##### RECORDS SHOWN #####

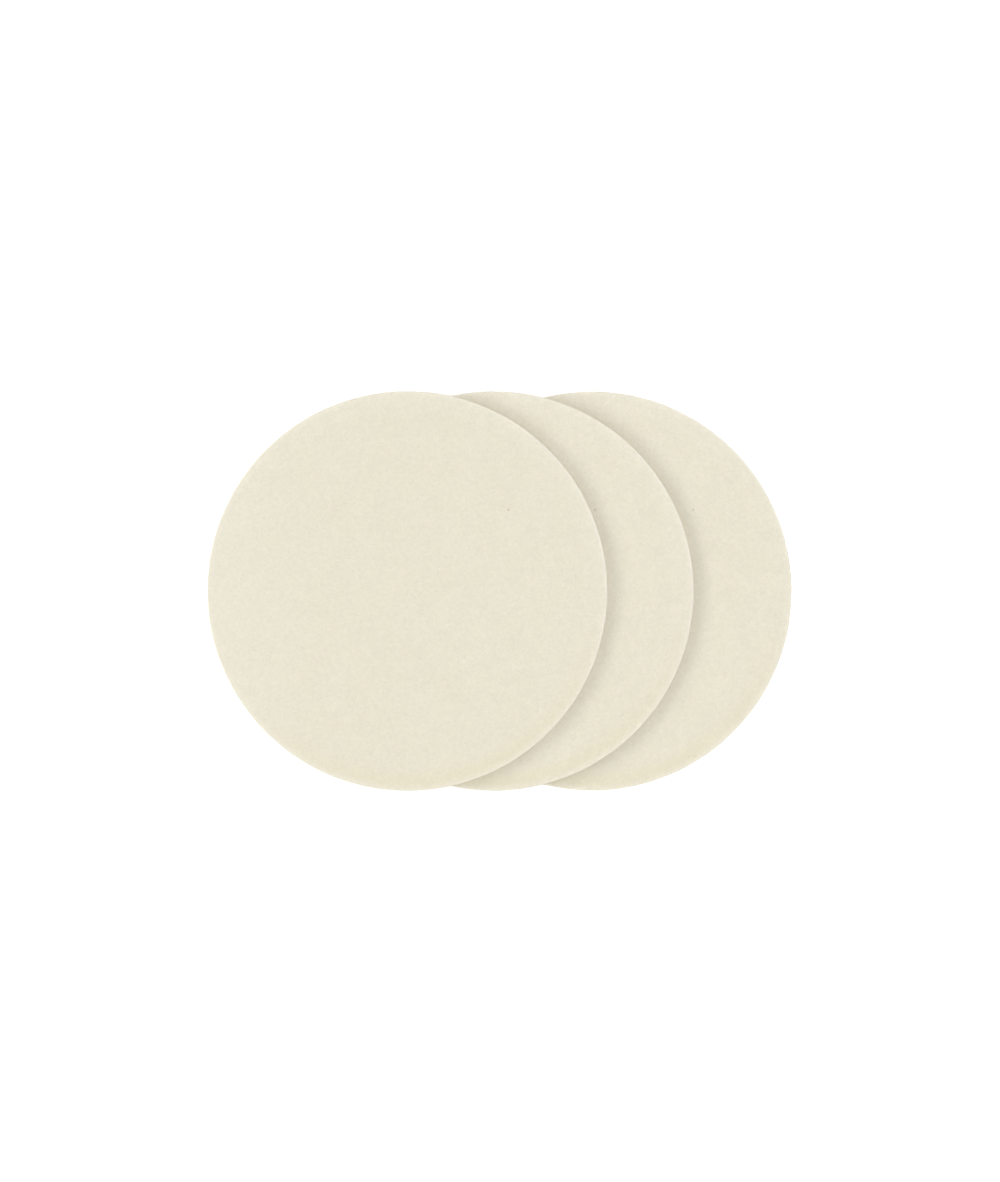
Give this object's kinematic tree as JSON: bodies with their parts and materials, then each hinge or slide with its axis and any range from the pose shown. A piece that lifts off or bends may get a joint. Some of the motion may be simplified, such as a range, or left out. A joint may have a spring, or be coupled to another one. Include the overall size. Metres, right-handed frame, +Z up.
{
  "type": "felt polishing disc set",
  "caption": "Thin round wool felt discs with peel-off adhesive backs, lying fanned on one another, for polishing stones on a flat lap plate.",
  "frame": {"origin": "centre of the fanned set's footprint, on the surface that it lies on", "axes": "+X along the fan, from the top disc towards the bottom disc; +Z up out of the felt's polishing faces"},
  "size_m": [0.223, 0.1524, 0.0106],
  "materials": {
    "wool_felt": "matte",
    "adhesive_film": "satin",
    "release_liner": "matte"
  },
  "bodies": {
    "bottom_liner": {"bottom_release_liner": "release_liner"},
    "bottom_disc": {"bottom_adhesive_film": "adhesive_film", "bottom_felt_disc": "wool_felt"},
    "middle_liner": {"middle_release_liner": "release_liner"},
    "middle_disc": {"middle_adhesive_film": "adhesive_film", "middle_felt_disc": "wool_felt"},
    "top_liner": {"top_release_liner": "release_liner"},
    "top_disc": {"top_adhesive_film": "adhesive_film", "top_felt_disc": "wool_felt"}
  },
  "joints": [
    {"name": "bottom_disc_peel", "type": "slide", "parent": "bottom_liner", "child": "bottom_disc", "axis": [0, 0, 1], "range_m": [0, 0.06]},
    {"name": "middle_disc_slide", "type": "slide", "parent": "bottom_disc", "child": "middle_liner", "axis": [1, 0, 0], "range_m": [-0.01, 0.0375]},
    {"name": "middle_disc_peel", "type": "slide", "parent": "middle_liner", "child": "middle_disc", "axis": [0, 0, 1], "range_m": [0, 0.06]},
    {"name": "top_disc_slide", "type": "slide", "parent": "middle_disc", "child": "top_liner", "axis": [1, 0, 0], "range_m": [-0.01, 0.033]},
    {"name": "top_disc_peel", "type": "slide", "parent": "top_liner", "child": "top_disc", "axis": [0, 0, 1], "range_m": [0, 0.06]}
  ]
}
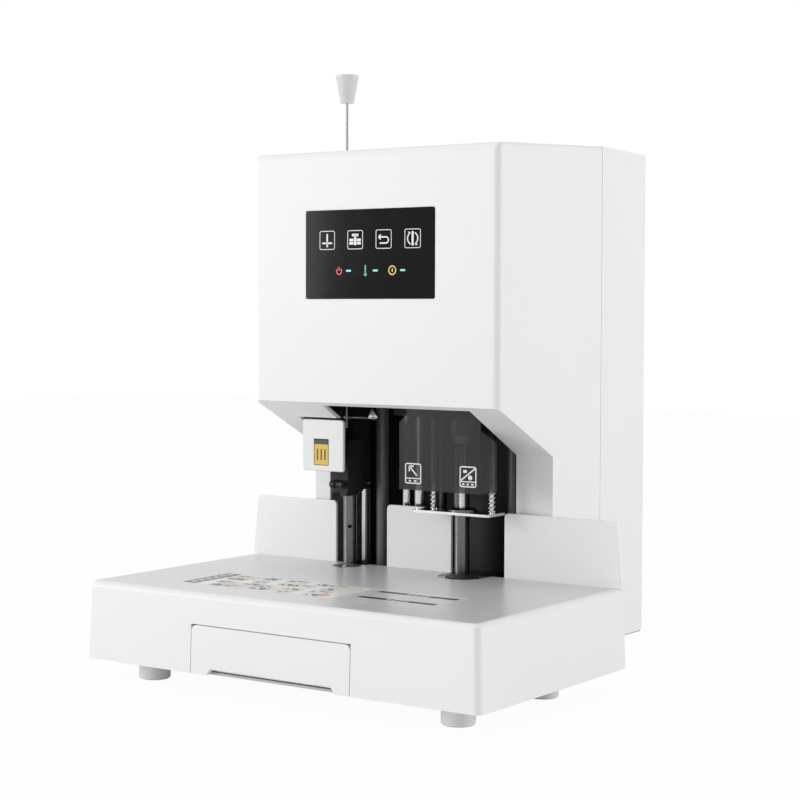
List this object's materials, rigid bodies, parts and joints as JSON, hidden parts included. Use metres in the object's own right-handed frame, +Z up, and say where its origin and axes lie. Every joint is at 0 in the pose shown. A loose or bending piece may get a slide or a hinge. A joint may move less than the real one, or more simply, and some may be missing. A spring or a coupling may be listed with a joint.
{
  "type": "document riveting machine",
  "caption": "Desk machine that drills a stack of paper and rivets it with hot plastic tube, with a table, fence, tool head, push rod and paper bin drawer.",
  "frame": {"origin": "centre of the machine's footprint, on the surface it stands on", "axes": "+Z up, +X to the operator's right, -Y towards the operator"},
  "size_m": [0.4, 0.401, 0.528],
  "materials": {
    "white_shell": "moulded satin white",
    "table_grey": "satin light grey powder coat",
    "fence_white": "satin white powder coat",
    "glass_black": "polished black touch panel",
    "circuit_green": "circuit board",
    "frame_black": "semi-matt black coat",
    "casting_black": "black coated casting",
    "chrome_steel": "ground and hard-chromed",
    "bright_steel": "machined",
    "dark_steel": "black oxide",
    "brass_head": "turned",
    "bronze_nut": "turned",
    "smoked_clear": "smoked transparent hood",
    "foot_rubber": "light grey moulded rubber",
    "knob_grey": "moulded light grey",
    "black_plastic": "moulded black",
    "belt_rubber": "toothed belt compound",
    "pulley_alloy": "turned",
    "heater_alloy": "cast heater block",
    "pad_plastic": "hard cutting pad",
    "supply_case": "folded sheet"
  },
  "bodies": {
    "machine": {"rubber_feet": "foot_rubber", "foot_screws": "bright_steel", "bottom_pan": "dark_steel", "base_housing": "white_shell", "table_plate": "table_grey", "left_fence": "fence_white", "centre_fence": "fence_white", "right_fence": "fence_white", "head_housing": "white_shell", "control_panel": "glass_black", "control_board": "circuit_green", "rear_cover": "white_shell", "frame_backplate": "frame_black", "lower_beam": "frame_black", "upper_deck": "frame_black", "rivet_main_column": "chrome_steel", "side_rods": "chrome_steel", "drill_main_column": "chrome_steel", "drill_side_rod": "chrome_steel", "frame_posts": "dark_steel", "rivet_feed_motor": "casting_black", "drill_feed_motor": "casting_black", "push_rod_bush": "knob_grey", "rivet_anvil": "casting_black", "drill_pad_seat": "casting_black", "lower_rivet_head": "brass_head", "drill_guard": "smoked_clear", "bin_runners": "black_plastic", "power_inlet": "black_plastic", "power_switch": "black_plastic", "power_supply": "supply_case"},
    "rivet_screw": {"rivet_feed_screw": "dark_steel"},
    "drill_screw": {"drill_feed_screw": "dark_steel"},
    "rivet_slide": {"rivet_slider": "casting_black", "rivet_nut": "bronze_nut", "upper_rivet_head": "brass_head", "rivet_cover": "white_shell", "rivet_heater": "heater_alloy", "tube_latch": "bright_steel"},
    "clamp": {"clamp_knob": "black_plastic"},
    "tube_rod": {"push_rod": "bright_steel", "push_rod_knob": "knob_grey"},
    "drill_slide": {"drill_carriage": "casting_black", "drill_nut": "bronze_nut", "spindle_bearings": "bright_steel", "drive_belt": "belt_rubber", "drill_motor": "dark_steel", "press_springs": "chrome_steel"},
    "spindle": {"drill_spindle": "bright_steel", "drill_chuck": "bright_steel", "hollow_drill": "bright_steel", "spindle_pulley": "pulley_alloy"},
    "motor_rotor": {"motor_shaft": "bright_steel", "motor_pulley": "pulley_alloy"},
    "press": {"press_plate": "chrome_steel", "guide_collar": "bright_steel", "press_posts": "bright_steel"},
    "bin": {"paper_bin": "white_shell"},
    "pad": {"cutting_pad": "pad_plastic"},
    "rocker": {"switch_rocker": "black_plastic"}
  },
  "joints": [
    {"name": "drill_feed", "type": "slide", "parent": "machine", "child": "drill_slide", "axis": [0, 0, -1], "range_m": [0, 0.0536]},
    {"name": "drill_screw_turn", "type": "hinge", "parent": "machine", "child": "drill_screw", "pos_m": [0.0029, 0.0455, 0.2], "axis": [0, 0, 1], "range_deg": [0, 2412.5]},
    {"name": "press_lift", "type": "slide", "parent": "drill_slide", "child": "press", "axis": [0, 0, 1], "range_m": [0, 0.05], "stiffness_N_per_m": 300, "springref_m": -0.02, "deforming": ["press_springs"]},
    {"name": "spindle_turn", "type": "hinge", "parent": "drill_slide", "child": "spindle", "pos_m": [0.0488, 0.008, 0.27], "axis": [0, 0, 1], "continuous": true},
    {"name": "motor_turn", "type": "hinge", "parent": "drill_slide", "child": "motor_rotor", "pos_m": [0.085, 0.0625, 0.33], "axis": [0, 0, 1], "continuous": true},
    {"name": "rivet_feed", "type": "slide", "parent": "machine", "child": "rivet_slide", "axis": [0, 0, -1], "range_m": [0, 0.0623]},
    {"name": "rivet_screw_turn", "type": "hinge", "parent": "machine", "child": "rivet_screw", "pos_m": [-0.088, 0.0585, 0.2], "axis": [0, 0, 1], "range_deg": [0, 2804]},
    {"name": "clamp_knob_turn", "type": "hinge", "parent": "rivet_slide", "child": "clamp", "pos_m": [-0.074, -0.0096, 0.1601], "axis": [1, 0, 0], "range_deg": [-180, 180]},
    {"name": "push_rod_slide", "type": "slide", "parent": "machine", "child": "tube_rod", "axis": [0, 0, -1], "range_m": [0, 0.04]},
    {"name": "bin_slide", "type": "slide", "parent": "machine", "child": "bin", "axis": [0, -1, 0], "range_m": [0, 0.16]},
    {"name": "pad_turn", "type": "hinge", "parent": "machine", "child": "pad", "pos_m": [0.0488, 0.008, 0.0835], "axis": [0, 0, 1], "continuous": true},
    {"name": "switch_rock", "type": "hinge", "parent": "machine", "child": "rocker", "pos_m": [-0.03, 0.1955, 0.06], "axis": [-1, 0, 0], "range_deg": [0, 14]}
  ],
  "couplings": [
    {"joint": "drill_screw_turn", "follows": "drill_feed", "rad_per_m": 785.4},
    {"joint": "rivet_screw_turn", "follows": "rivet_feed", "rad_per_m": 785.4},
    {"joint": "motor_turn", "follows": "spindle_turn", "ratio": 1.4}
  ]
}
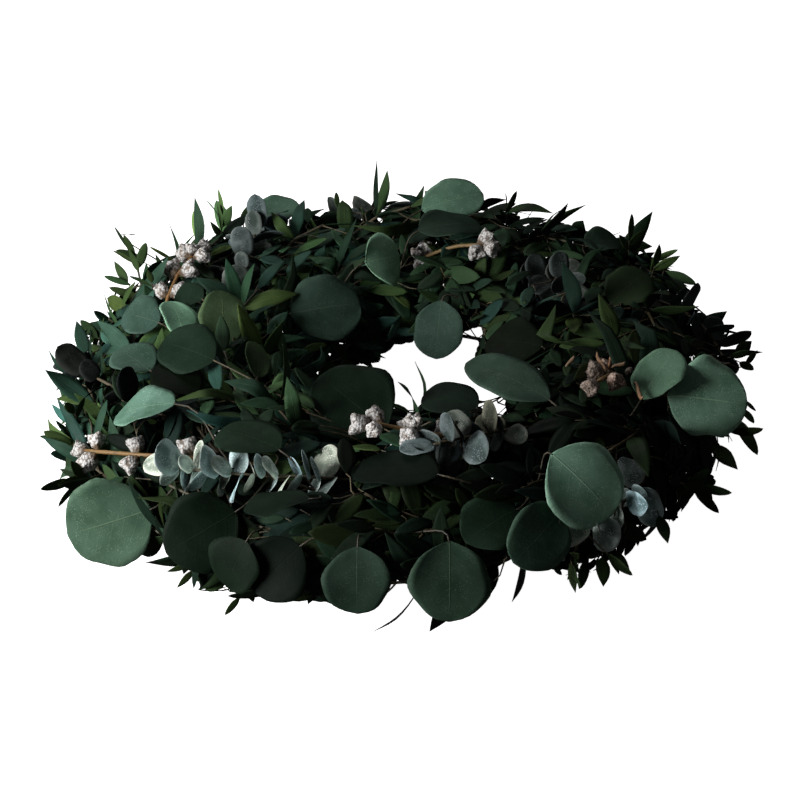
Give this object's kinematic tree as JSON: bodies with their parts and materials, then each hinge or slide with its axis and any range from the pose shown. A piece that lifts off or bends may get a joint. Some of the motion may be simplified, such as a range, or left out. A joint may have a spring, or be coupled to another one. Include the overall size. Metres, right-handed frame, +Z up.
{
  "type": "eucalyptus wreath",
  "caption": "Fresh evergreen wreath of mixed round-leaf, narrow-leaf and blue-leaf eucalyptus with gumnut twigs, held by the clamps of a wire ring.",
  "frame": {"origin": "bottom centre of the wreath's bounding box, on the surface that it lies on", "axes": "+Z up out of the lying wreath's face, +X to the right and -Y to the front of the pictured view"},
  "size_m": [0.5652, 0.5684, 0.1512],
  "materials": {
    "ring_wire": "dark green enamel, satin",
    "round_leaf": "matt living leaf with a faint waxy bloom",
    "narrow_leaf": "satin dark green leaf",
    "blue_leaf": "matt silver-blue waxy leaf",
    "gumnut": "rough silvery-grey dried seed cases on a brown twig"
  },
  "bodies": {
    "root": {"clamp_ring": "ring_wire", "round_leaf_spray_01": "round_leaf", "round_leaf_spray_02": "round_leaf", "round_leaf_spray_03": "round_leaf", "round_leaf_spray_04": "round_leaf", "round_leaf_spray_05": "round_leaf", "round_leaf_spray_06": "round_leaf", "round_leaf_spray_07": "round_leaf", "round_leaf_spray_08": "round_leaf", "round_leaf_spray_09": "round_leaf", "round_leaf_spray_10": "round_leaf", "round_leaf_spray_11": "round_leaf", "round_leaf_spray_12": "round_leaf", "round_leaf_spray_13": "round_leaf", "round_leaf_spray_14": "round_leaf", "round_leaf_spray_15": "round_leaf", "round_leaf_spray_16": "round_leaf", "round_leaf_spray_17": "round_leaf", "round_leaf_spray_18": "round_leaf", "round_leaf_spray_19": "round_leaf", "round_leaf_spray_20": "round_leaf", "blue_leaf_spray_01": "blue_leaf", "blue_leaf_spray_02": "blue_leaf", "blue_leaf_spray_03": "blue_leaf", "blue_leaf_spray_04": "blue_leaf", "blue_leaf_spray_05": "blue_leaf", "blue_leaf_spray_06": "blue_leaf", "blue_leaf_spray_07": "blue_leaf", "blue_leaf_spray_08": "blue_leaf", "gumnut_twig_01": "gumnut", "gumnut_twig_02": "gumnut", "gumnut_twig_03": "gumnut", "gumnut_twig_04": "gumnut", "gumnut_twig_05": "gumnut", "gumnut_twig_06": "gumnut", "narrow_leaf_spray_01": "narrow_leaf", "narrow_leaf_spray_02": "narrow_leaf", "narrow_leaf_spray_03": "narrow_leaf", "narrow_leaf_spray_04": "narrow_leaf", "narrow_leaf_spray_05": "narrow_leaf", "narrow_leaf_spray_06": "narrow_leaf", "narrow_leaf_spray_07": "narrow_leaf", "narrow_leaf_spray_08": "narrow_leaf", "narrow_leaf_spray_09": "narrow_leaf", "narrow_leaf_spray_10": "narrow_leaf", "narrow_leaf_spray_11": "narrow_leaf", "narrow_leaf_spray_12": "narrow_leaf", "narrow_leaf_spray_13": "narrow_leaf", "narrow_leaf_spray_14": "narrow_leaf", "narrow_leaf_spray_15": "narrow_leaf", "narrow_leaf_spray_16": "narrow_leaf", "narrow_leaf_spray_17": "narrow_leaf", "narrow_leaf_spray_18": "narrow_leaf", "narrow_leaf_spray_19": "narrow_leaf", "narrow_leaf_spray_20": "narrow_leaf", "narrow_leaf_spray_21": "narrow_leaf", "narrow_leaf_spray_22": "narrow_leaf", "narrow_leaf_spray_23": "narrow_leaf", "narrow_leaf_spray_24": "narrow_leaf", "narrow_leaf_spray_25": "narrow_leaf"}
  },
  "joints": []
}
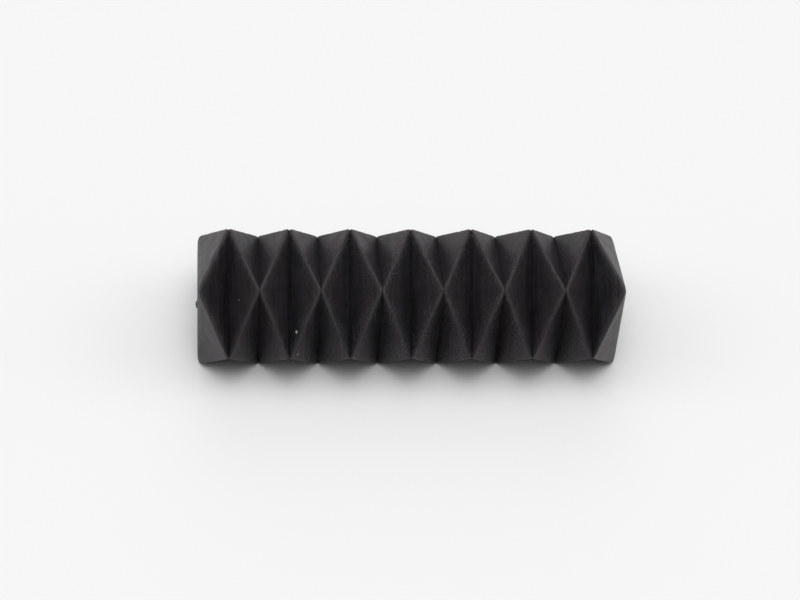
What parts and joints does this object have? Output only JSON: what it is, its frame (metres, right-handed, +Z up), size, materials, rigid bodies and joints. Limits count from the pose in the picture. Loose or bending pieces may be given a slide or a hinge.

#####

_THE REQUEST_
Which lines in the data above contain "rigid"? Show each one.

_FULL SOLUTION_
List this object's materials, rigid bodies, parts and joints as JSON, hidden parts included. Use metres in the object's own right-handed frame, +Z up, and say where its origin and axes lie. Every joint is at 0 in the pose shown. A loose or bending piece may get a slide or a hinge. A joint may move less than the real one, or more simply, and some may be missing. A spring or a coupling may be listed with a joint.
What parts and joints does this object have? Output only JSON: what it is, its frame (metres, right-handed, +Z up), size, materials, rigid bodies and joints. Limits count from the pose in the picture. Loose or bending pieces may be given a slide or a hinge.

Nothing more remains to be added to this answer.